In October, the company was granted full approval by the Food and Drug Administration (FDA) to start using Veklury (remdesivir) to treat patients with COVID-19. This drug generated $2.8 billion in sales for Gilead last year. Furthermore, GILD can generate high-profit margins with its HIV and hepatitis C portfolios, as these drugs only require a small sales force and inexpensive manufacturing. The firm offers several single-tablet treatments for HIV. Its next-generation HIV offerings, Biktarvy and Genvoya, are helping to grow market share, too.
AbbVie
- Dividend yield: 4.5%
- Market value: $203.9 billion
- POWR Ratings overall rating: B (Buy)
- POWR Ratings average broker rating: 1.54
AbbVie (ABBV, $115.45) is another drug company with strong exposure to immunology and oncology. The company's best performing drug, Humira, accounts for nearly 37 percent of ABBV's total revenues. The company acquired Botox maker Allergan in May 2020, and the business transformed ABBV's portfolio by reducing its dependence on Humira, its flagship product.

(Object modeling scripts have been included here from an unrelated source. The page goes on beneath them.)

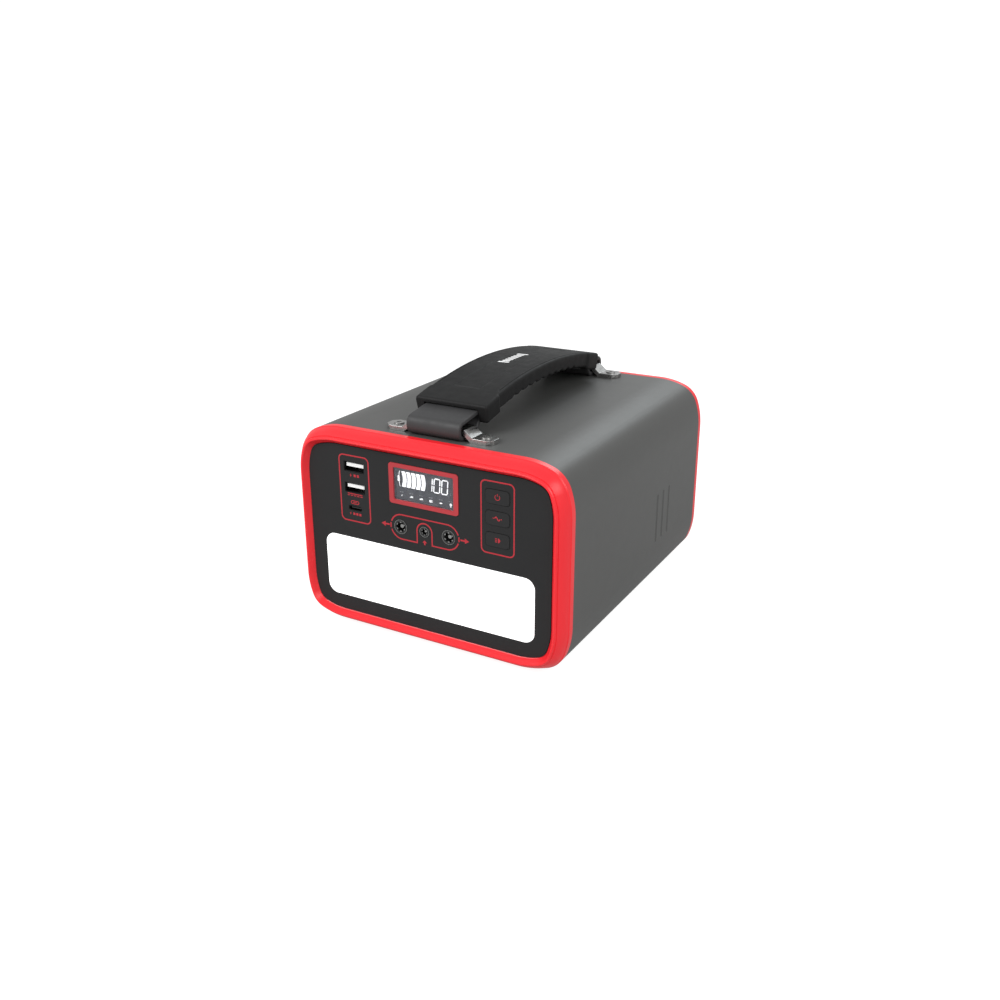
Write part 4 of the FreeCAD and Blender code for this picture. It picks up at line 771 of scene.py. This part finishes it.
def digit(lit, shown, x, z):
    """A slanted seven-segment digit whose lower left corner is at x, z."""
    half = DIGIT_HEIGHT / 2
    cut = SEGMENT / 2
    places = {    # each segment's start, and its direction across and up
        "a": (0, DIGIT_HEIGHT, 1, 0), "d": (0, 0, 1, 0),
        "f": (0, half, 0, 1), "b": (DIGIT_WIDTH, half, 0, 1),
        "e": (0, 0, 0, 1), "c": (DIGIT_WIDTH, 0, 0, 1),
    }
    for name in SEGMENTS_OF[shown]:
        left, low, across, up = places[name]
        length = DIGIT_WIDTH if across else half
        near, far = SEGMENT_GAP, length - SEGMENT_GAP
        hexagon = ((near, 0), (near + cut, cut), (far - cut, cut),
                   (far, 0), (far - cut, -cut), (near + cut, -cut))
        outline = []
        for along, aside in hexagon:
            point_x = left + across * along + up * aside
            point_z = low + up * along + across * aside
            outline.append((x + point_x + SLANT * point_z, z + point_z))
        draw_on_screen(lit, outline)


ICON_ROW, ICON_PITCH, FIRST_ICON = -6.5, 6.05, -14.1
ICON_SCALE = 0.72


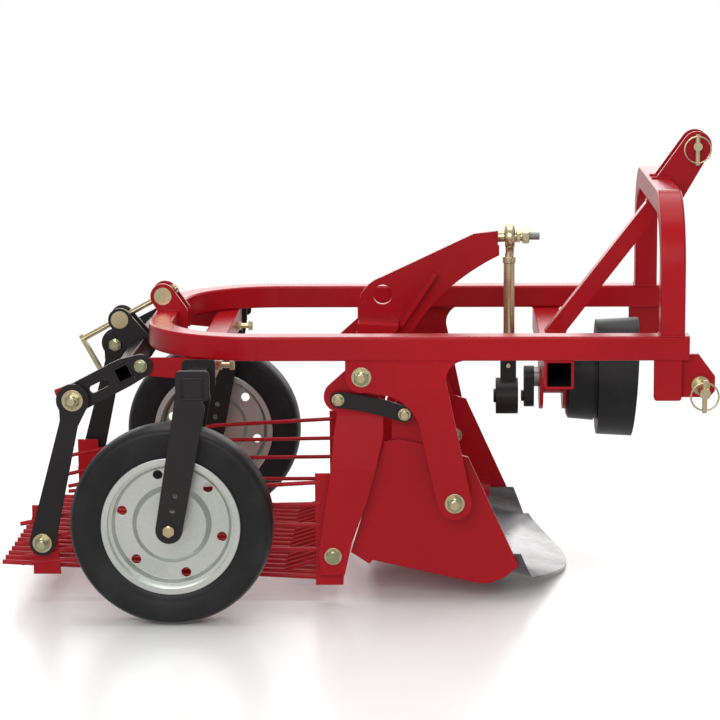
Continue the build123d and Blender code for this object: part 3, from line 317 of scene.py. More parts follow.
for part in frame["record"]["subparts"]:
    mesh = nodes[part["node"]].data
    mesh.materials.clear()
    mesh.materials.append(finishes[part["material_slot"]])
nodes["share_blade"].data.materials[0] = make_blade_steel()
cross_low, cross_high = (np.array(corner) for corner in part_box("drive_cross_tube"))
CROSS_WALL = 5.5 * MM      # from the cross tube's face to where the painted shade of its open inside starts
cross_middle = tuple(float(v) for v in ((cross_low + cross_high) / 2)[[0, 2]])
# the cross tube's open ends get painted shade inside them
nodes["drive_cross_tube"].data.materials[0] = paint(
    "red_gloss_paint_open_tube", *RED,
    hollow=(cross_middle, float(cross_high[0] - cross_low[0]) / 2 - CROSS_WALL))


# ---------------------------------------------------------------- surfaces

POINT = 1e-6                          # a radius this small closes the end of a surface
MERGED = 4e-6                         # points nearer than this become one
SMOOTH_LIMIT = math.radians(32)       # faces that meet at more than this keep a sharp edge


def axes_about(direction):
    """Two unit vectors square to a direction and to each other."""
    along = np.asarray(direction, float)
    along = along / np.linalg.norm(along)
    helper = np.array([0.0, 0.0, 1.0]) if abs(along[2]) < 0.9 else np.array([1.0, 0.0, 0.0])
    first = np.cross(helper, along)
    first /= np.linalg.norm(first)
    return along, first, np.cross(along, first)


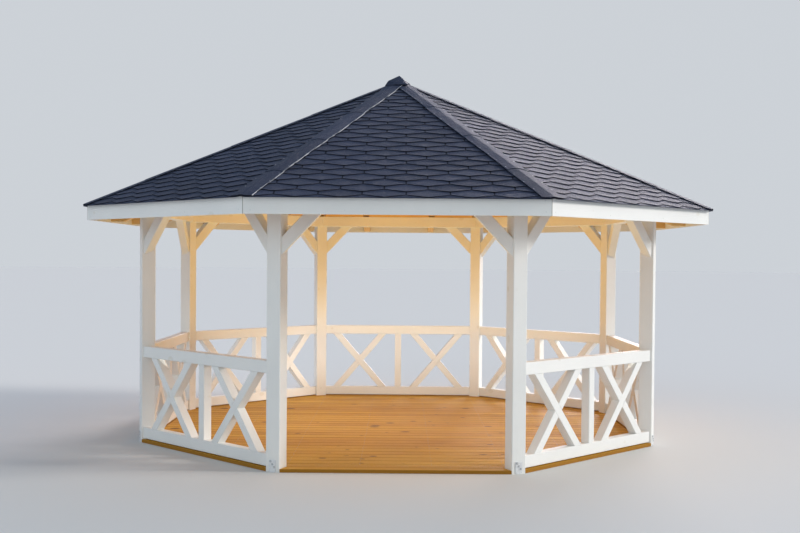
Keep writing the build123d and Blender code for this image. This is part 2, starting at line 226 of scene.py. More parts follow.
# ---- materials -----------------------------------------------------------------
class Mat:
    """Builds a node material a step at a time."""

    def __init__(self, name):
        self.m = bpy.data.materials.new(name)
        self.m.use_nodes = True
        self.t = self.m.node_tree
        self.t.nodes.clear()
        self.out = self.t.nodes.new("ShaderNodeOutputMaterial")
        self.b = self.t.nodes.new("ShaderNodeBsdfPrincipled")
        self.t.links.new(self.b.outputs[0], self.out.inputs[0])

    def link(self, value, socket):
        if isinstance(value, bpy.types.NodeSocket):
            self.t.links.new(value, socket)
        elif value is not None:
            socket.default_value = value

    def math(self, op, a, b=None, c=None, clamp=False):
        n = self.t.nodes.new("ShaderNodeMath")
        n.operation, n.use_clamp = op, clamp
        for i, x in enumerate((a, b, c)):
            if x is not None:
                self.link(x, n.inputs[i])
        return n.outputs[0]

    def vec(self, op, a, b=None, scale=None):
        n = self.t.nodes.new("ShaderNodeVectorMath")
        n.operation = op
        self.link(a, n.inputs[0])
        if b is not None:
            self.link(b, n.inputs[1])
        if scale is not None:
            self.link(scale, n.inputs["Scale"])
        return n.outputs["Value"] if op in ("LENGTH", "DOT_PRODUCT", "DISTANCE") else n.outputs[0]

    def split(self, v):
        n = self.t.nodes.new("ShaderNodeSeparateXYZ")
        self.link(v, n.inputs[0])
        return n.outputs[0], n.outputs[1], n.outputs[2]

    def join(self, x, y, z):
        n = self.t.nodes.new("ShaderNodeCombineXYZ")
        for i, q in enumerate((x, y, z)):
            self.link(q, n.inputs[i])
        return n.outputs[0]

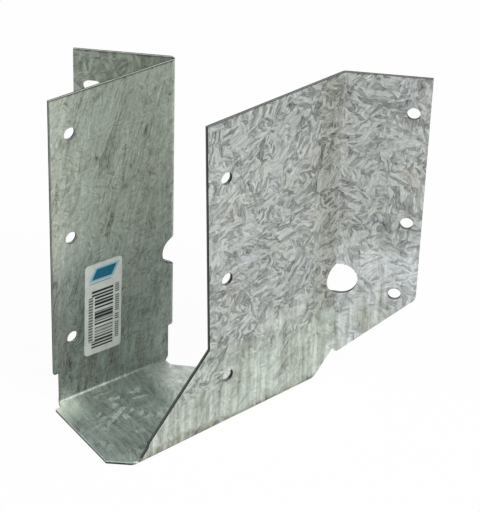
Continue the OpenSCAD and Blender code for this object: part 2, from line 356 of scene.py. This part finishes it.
def sheet_fields(g, flat):
    """Patterns that run over the whole flat sheet."""
    large = leaves(g, flat, patch=9.0, length=6.5, width=1.6, lean=-35, spread=130,
                   dark_below=0.05, patch_weight=0.16)
    small = leaves(g, g.shift(flat, (31.0, 57.0, 0)), patch=4.5, length=3.4, width=0.95,
                   lean=-40, spread=200, dark_below=0.1, patch_weight=0.12)
    blotches = g.noise(flat, 8.0)
    on_small = g.ramp(blotches, 0.44, 0.56)
    crystals = g.mix(on_small, large.pattern, small.pattern)
    ribs = g.mix(on_small, large.ribs, small.ribs)
    gaps = g.mix(on_small, large.gap, small.gap)
    return SimpleNamespace(
        spangle=g.add(crystals, g.add(g.mul(ribs, 1.25), g.mul(gaps, -0.16))), ribs=ribs,
        leaf_tone=large.tone, leaf_ribs=large.ribs, blotches=blotches,
        broad=g.noise(flat, 14.0), clouds=g.centred_noise(flat, 22.0),
        upright=streaks(g, flat, angle=0, length=38.0, width=3.0, wave=2.0),
        flowing=streaks(g, flat, angle=20, length=40.0, width=2.4, wave=14.0),
        hair=streaks(g, flat, angle=12, length=12.0, width=0.55, wave=7.0),
        scratches=thin_lines(
            g, flat, angle=0, squeezed=0.35, size=6.0, detail=2.0, narrow=0.004, wide=0.016,
            patches=g.ramp(g.noise(flat, 7.0), 0.46, 0.6)),
        drawn=thin_lines(
            g, flat, angle=18, squeezed=0.14, size=7.0, detail=1.0, narrow=0.002, wide=0.013,
            patches=g.ramp(g.noise(flat, 15.0), 0.4, 0.52)),
    )


def sheet_zones(g, part, field):
    """Masks of the places where the zinc is paler, darker or bears stains, and of painted shade and
    highlights.
    """
    z, depth = part.z, part.depth
    right_off_seat = g.mul(part.right, part.off_seat)
    uneven = g.mul(g.sub(field.broad, 0.5), 90.0)
    foot = g.mul(g.ramp(g.add(z, uneven), 34.0, 16.0), part.off_seat)

    # Bright feather marks, most of them in the seat's middle
    middle = g.mul(g.between(depth, 22.0, 48.0, 7.0), g.between(part.x, -13.0, 6.0, 4.0))
    scattered = g.mul(g.ramp(field.blotches, 0.5, 0.6), g.mix(middle, 0.35, 1.0))
    feathers = g.mul(
        g.ramp(field.leaf_tone, 0.42, 0.55), g.ramp(field.leaf_ribs, -0.16, 0.04, 0.35, 1.0))

    # The left plate's front edge, and a painted highlight along its upright bend
    front = g.mul(g.ramp(depth, 46.0, 55.0), part.left, g.ramp(z, 10.0, 60.0))
    left_bend_highlight = g.mul(g.between(depth, 0.2, 2.4, 0.8), part.left_plate)

    # The fold between the left plate and the seat, with a painted highlight towards its front
    fold = g.mul(g.between(part.x, -19.9, -18.8, 0.3), g.between(z, -0.1, 0.8, 0.3))
    fold = g.mul(fold, g.ramp(g.add(depth, g.mul(field.hair, 60.0)), 22.0, 50.0))

    # Painted shade beside the right bend and at the right plate's lower edge, and along its foot a
    # low band that is partly stain and partly painted shade
    beside_bend = g.mul(g.between(part.right_depth, 1.0, 11.0, 5.0), g.outside(foot))
    low_edge = g.ramp(z, 4.0, -1.0, 0.0, 1.6)
    low_band_top = g.add(
        g.ramp(part.right_depth, 28.0, 68.0, -0.6, 3.2), g.mul(field.upright, 8.0))
    return SimpleNamespace(
        right_off_seat=right_off_seat, foot=foot, front=front, left_bend_highlight=left_bend_highlight, fold=fold,
        marks=g.mul(scattered, feathers, part.seat),
        seat_left=g.mul(g.ramp(part.x, -4.0, -17.0), part.seat),
        rear=g.mul(g.ramp(g.add(part.y, g.mul(field.flowing, 12.0)), 3.0, 12.0), part.seat),
        nearing_rear=g.mul(g.ramp(part.y, -16.0, 2.0), part.seat),
        bend_and_low_edge_shade=g.mul(g.most(beside_bend, low_edge), right_off_seat),
        low_stain_and_shade=g.mul(g.ramp(g.sub(z, low_band_top), 0.35, -0.35), right_off_seat),
        low_left=g.mul(g.ramp(depth, 26.0, 38.0), part.left, g.ramp(z, 64.0, 46.0)),
        low_flange=g.mul(part.flange, part.right, g.ramp(z, 66.0, 46.0)),
        below_top=g.ramp(z, TOP_Z - 0.7, TOP_Z - 0.2),
    )


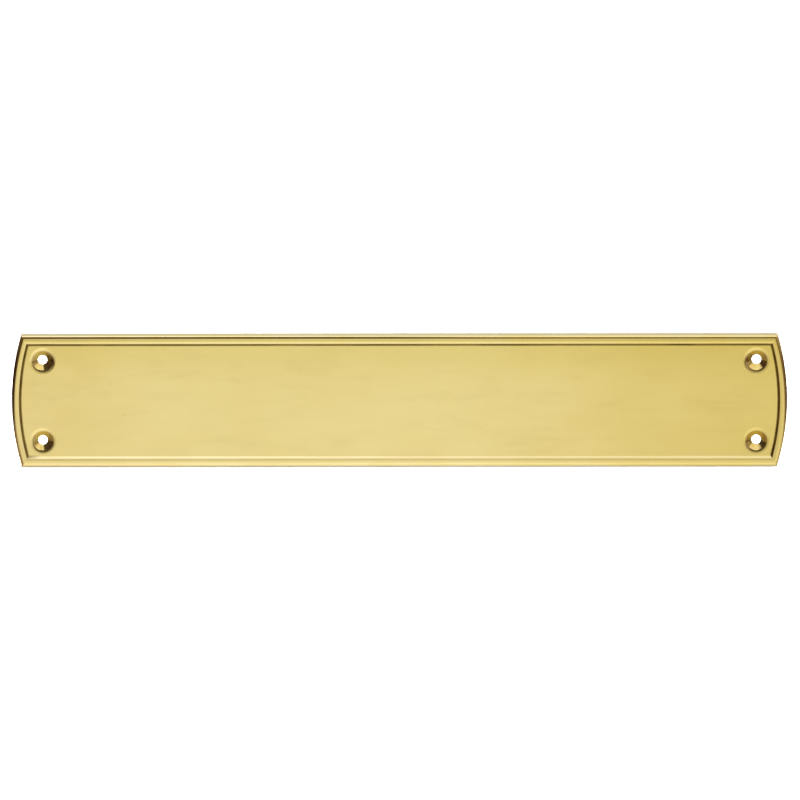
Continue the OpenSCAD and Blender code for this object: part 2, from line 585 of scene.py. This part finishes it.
def make_table():
    """The table's part in what the plate mirrors: it dims what lies below its own level."""
    material = bpy.data.materials.new("table_shade")
    tree = node_tree(material)
    out = add_node(tree, "ShaderNodeOutputMaterial")
    x, y = place_on_plane(tree)
    colour = blend(tree, spread(tree, x, 0.0, 0.19), (1, 1, 1), (0.88, 0.83, 0.62))
    colour = blend(tree, spread(tree, x, -0.1, -0.19), colour, (0.96, 0.93, 0.87))
    far = spread(tree, y, -0.2, -0.29)
    colour = blend(tree, far, colour, (0.91, 0.89, 0.68), "MULTIPLY")
    colour = blend(tree, spread(tree, x, -0.2, -0.3), colour, (0.12, 0.08, 0.06))
    colour = blend(tree, spread(tree, x, 0.2, 0.3), colour, (0.28, 0.2, 0.14))
    shade = add_node(tree, "ShaderNodeBsdfTransparent")
    tree.links.new(colour, shade.inputs["Color"])
    tree.links.new(shade.outputs[0], out.inputs["Surface"])
    place = (0, 0, low.z - 2 * MM)
    only_mirrored(studio_plane("table_shade", TABLE_SIZE, TABLE_SIZE, place, material))


SOFTBOX_HEIGHT = 0.45
# Each light's left, right, front and back, and its colour at the left, in the middle and at the
# right. The last two reach forward over the ends, for the screw holes.
SOFTBOXES = [
    ("softbox", (-0.26, 0.72, -0.135, 0.08),
     (1.4, 1.45, 2.0), (1.15, 1.18, 1.4), (1.05, 1.0, 0.9)),
    ("left_wing", (-0.26, 0.03, -0.26, -0.135),
     (1.25, 1.15, 0.95), (1.2, 1.1, 0.9), PLAIN),
    ("right_wing", (0.03, 0.95, -0.46, -0.135),
     (1.2, 1.1, 0.9), (1.2, 1.1, 0.9), (1.1, 0.95, 0.75)),
]


def make_softboxes():
    """Wide lights over the plate, brightest left of its middle, that show only in the brass."""
    for name, (left, right, front, back), far_left, middle, far_right in SOFTBOXES:
        material = bpy.data.materials.new(name)
        tree = node_tree(material)
        out = add_node(tree, "ShaderNodeOutputMaterial")
        x, _ = place_on_plane(tree)
        colour = blend(tree, spread(tree, x, -0.12, 0.12), far_left, middle)
        colour = blend(tree, spread(tree, x, 0.12, 0.5), colour, far_right)
        glow = add_node(tree, "ShaderNodeEmission")
        tree.links.new(colour, glow.inputs["Color"])
        tree.links.new(glow.outputs[0], out.inputs["Surface"])
        place = ((left + right) / 2, (front + back) / 2, SOFTBOX_HEIGHT)
        only_mirrored(studio_plane(name, right - left, back - front, place, material))


def make_lamp():
    """A wide soft lamp that lights the floor, and isn't seen in the brass."""
    lamp = bpy.data.lights.new("soft_lamp", "SUN")
    lamp.energy = 9
    lamp.angle = math.radians(80)
    holder = bpy.data.objects.new("soft_lamp", lamp)
    holder.rotation_euler = (math.radians(-10), math.radians(8), 0)
    holder.visible_glossy = False
    bpy.context.scene.collection.objects.link(holder)


CAMERA_DISTANCE = 8
CAMERA_ELEVATION = math.radians(13)
FRAME_SHARE = 0.969
# What the middle of the picture looks at, from the middle of the back.
LOOKS_AT = Vector((0.25, 0, -0.65)) * MM
CAMERA_ROLL = math.radians(-0.05)


def make_camera():
    """A long lens a little above the plate, whose length fills all but a thin margin of the frame."""
    data = bpy.data.cameras.new("camera")
    data.sensor_width = 36
    data.lens = data.sensor_width * CAMERA_DISTANCE / (LENGTH / FRAME_SHARE)
    data.clip_end = 100
    camera = bpy.data.objects.new("camera", data)
    back = Vector((0, -math.cos(CAMERA_ELEVATION), math.sin(CAMERA_ELEVATION)))
    camera.location = LOOKS_AT + back * CAMERA_DISTANCE
    aim = (-back).to_track_quat("-Z", "Y") @ Quaternion((0, 0, 1), CAMERA_ROLL)
    camera.rotation_euler = aim.to_euler()
    bpy.context.scene.collection.objects.link(camera)
    bpy.context.scene.camera = camera


# ---------------------------------------------------------------- the scene

bpy.context.scene.view_settings.view_transform = "Standard"
plate = make_plate()
plate.data.materials.append(brass_material())
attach(plate, "root")
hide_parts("plate")
make_world()
make_floor()
make_table()
make_softboxes()
make_lamp()
make_camera()
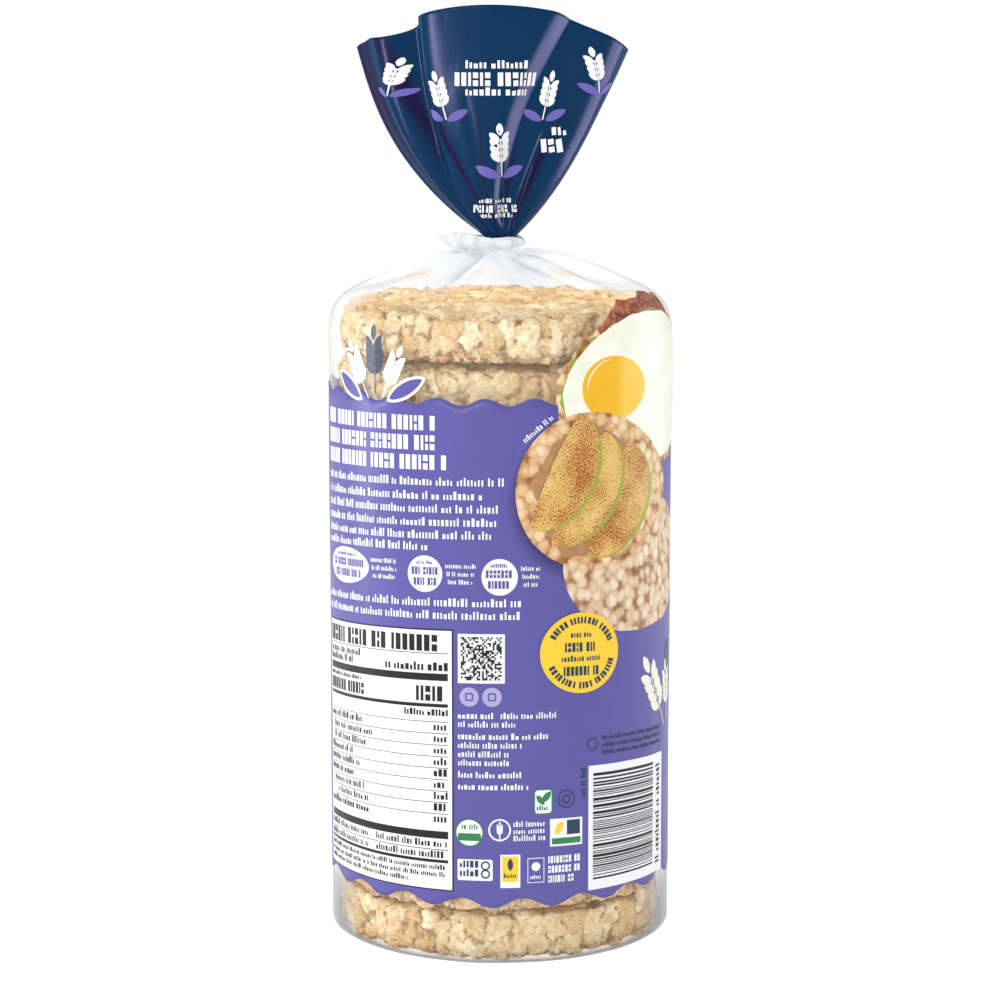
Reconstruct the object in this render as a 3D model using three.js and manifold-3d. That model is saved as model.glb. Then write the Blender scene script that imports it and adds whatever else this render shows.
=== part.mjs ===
// A bag of puffed rice cakes: a stack of thirteen round cakes sealed in one tube of clear film.
//
// The film stands a little off the stack, closes over the top cake in gathered pleats, passes
// through a wound tape at the neck and opens out above it as a ruffled collar. The band printed
// round the middle of the bag has a wavy upper and lower edge. The sealed bag is one solid up to
// its film, and the collar is a thin wavy wall, open at the top. The film is folded flat under the
// stack, which is what the bag stands on.
//
// Units are millimetres, +Z is up, and the origin is the centre of the base. The shown side of
// the bag faces -Y. Angles round the bag are measured from -Y towards +X.

import * as THREE from "three";
import { mergeVertices } from "three/addons/utils/BufferGeometryUtils.js";
import Module from "manifold-3d";

// ---- Driving dimensions ----

const CAKE_COUNT = 13;
const CAKE_PITCH = 14.4; // one cake, from its lowest grain to the next cake's
const CAKE_RADIUS = 48.5;
const STACK_HEIGHT = CAKE_COUNT * CAKE_PITCH;

const FILM_STAND_OFF = 2.9; // how far the film hangs clear of the cakes' rims
const FILM_RADIUS = CAKE_RADIUS + FILM_STAND_OFF;
const BASE_CORNER = 1.6; // radius where the side turns under the lowest cake

const NECK_RADIUS = 5.2; // the gathered film inside the tape
const NECK_FOOT = STACK_HEIGHT + 16.2; // where the shoulder's slope ends
const NECK_TOP = STACK_HEIGHT + 18.8;
const NECK_RELIEF = 0.35; // how far the gathers stand out of the neck
const PLEATS = 12; // gathers round the shoulder
const PLEAT_DRIFT = 5.0; // how much wider they are in front than behind
const PLEAT_CENTRE = 0.26; // the angle at which they are widest
const PLEAT_HEIGHT = 1.5;

const PRINT_LOW = 18.5; // middle of the printed band's lower wavy edge
const PRINT_HIGH = 164.3;
const LOW_WAVES = 18;
const LOW_WAVE_HEIGHT = 1.4;
const LOW_CREST = 0.13; // the angle of one crest
const HIGH_WAVES = 23;
const HIGH_WAVE_HEIGHT = 1.1;
const HIGH_CREST = -0.08;
const PRINT_THICKNESS = 0.4;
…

The firm's popular cancer treatment, Imbruvica, and its newest immunology drugs, Rinvoq and Skyrizi, make it well-positioned for long-term growth. So far, the 2 immunology drugs are doing well beyond expectations. The company has also been able to expand labels of Imbruvica and another cancer drug, Venclexta. Plus, the firm has a strong late-stage pipeline with several candidates that have blockbuster potential. Still, though, Humira continues to drive revenues. The drug is currently approved for 10 indications in the U.S., and sales have increased consistently due to strong demand trends. The drug is seeing especially impressive domestic growth in the dermatology and gastroenterology markets.